To put it plainly, the overall manufacturing index, which had surprisingly nudged up to a positive 3 in October, slid down to a concerning -5 this past month. That's quite a swing, and it signals a general contraction rather than expansion. The main culprits? New orders and shipments, which both took noticeable tumbles. New orders, arguably the lifeblood of any manufacturing operation, plummeted from a positive 1 to a rather bleak -10. Ouch. And as you'd expect, with fewer new orders coming in, shipments followed suit, moving from a positive 2 down to a negative 5.
It's no surprise, then, that order backlogs continued their contraction, holding steady at -18. There just isn't much work piling up, which can be worrying for future production schedules. On a slightly less stressful note, vendor lead times saw a marginal uptick from +1 to +2, suggesting suppliers aren't necessarily rushing to fulfill orders either. While a positive number here indicates longer lead times, the relatively small change implies things aren't getting drastically worse on the supply side, perhaps even easing somewhat due to less demand.
Now, for a bit of a silver lining, though it's certainly thinner than before: employment within the district continued to grow, albeit at a much slower pace. The employment index slipped from a healthy +6 to a modest +2. So, companies are still adding a few folks, which is good news for workers, but the hiring spree seems to be winding down. Similarly, wages are still on the rise – thankfully! – but the pace of those increases has softened a bit, moving from a robust +36 down to +25. People are still getting raises, which is always welcome, but perhaps not quite as generous as before.
When it comes to companies opening their wallets for investments, current capital expenditures showed modest growth, ticking down slightly from +10 to +8. That’s still positive, suggesting some ongoing investment, which is a good sign of continued, albeit measured, development. However, the future outlook for CapEx is where the real caution shows. Plans for the next six months flipped from a positive 1 to a negative 3, indicating businesses are tightening their belts and holding off on significant new investments for now. It’s a classic move when uncertainty looms, isn't it?

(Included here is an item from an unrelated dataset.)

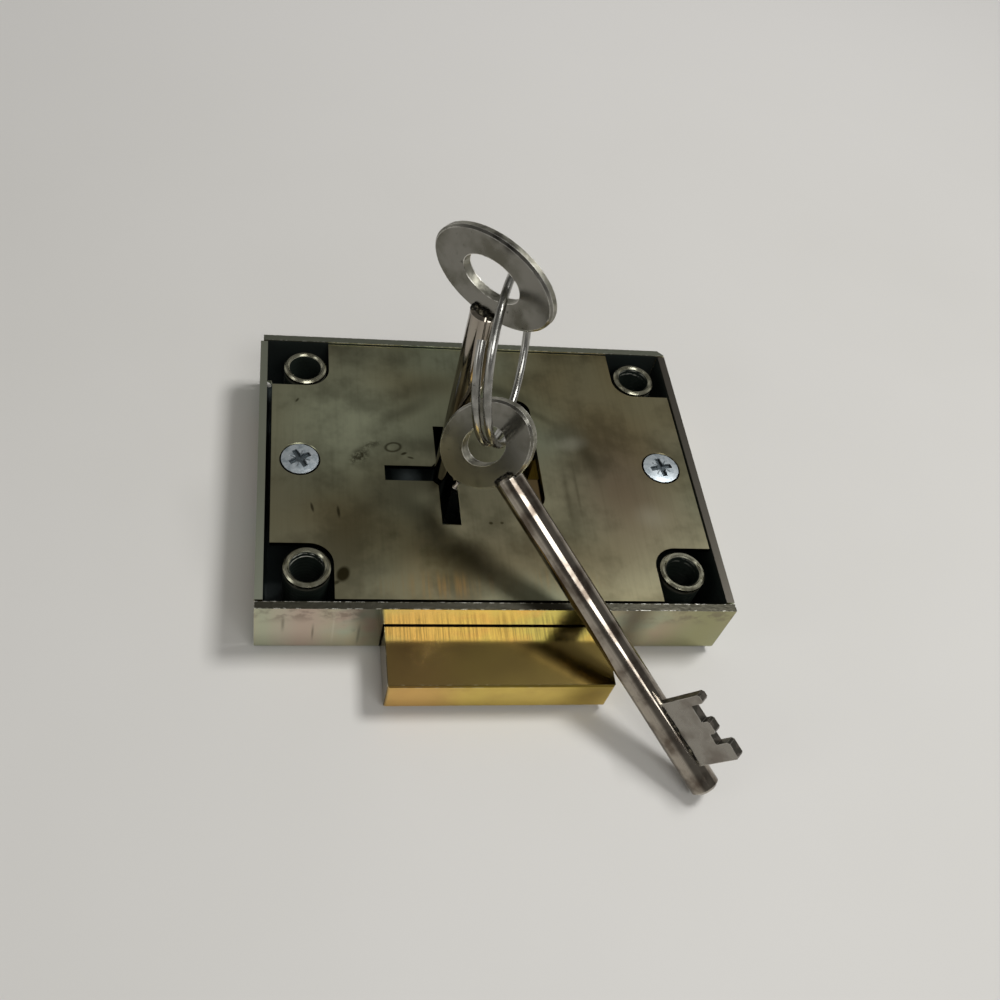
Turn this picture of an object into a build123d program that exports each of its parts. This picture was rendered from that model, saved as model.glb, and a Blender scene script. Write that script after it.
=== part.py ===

Looking ahead, the general mood isn't exactly buoyant, I must say. The six-month expectations index for the composite dipped further into negative territory, from -6 to a more pronounced -13. Both future new orders and shipments are anticipated to decline even more significantly. And quite tellingly, firms are now expecting employment to shrink, moving from a positive +3 expectation to a negative -5. That’s a pretty notable shift in sentiment right there. Even wage growth is expected to slow further, though thankfully remaining positive at +20. It seems a general air of prudence and perhaps a touch of pessimism has settled over the manufacturing sector in this region for the foreseeable future.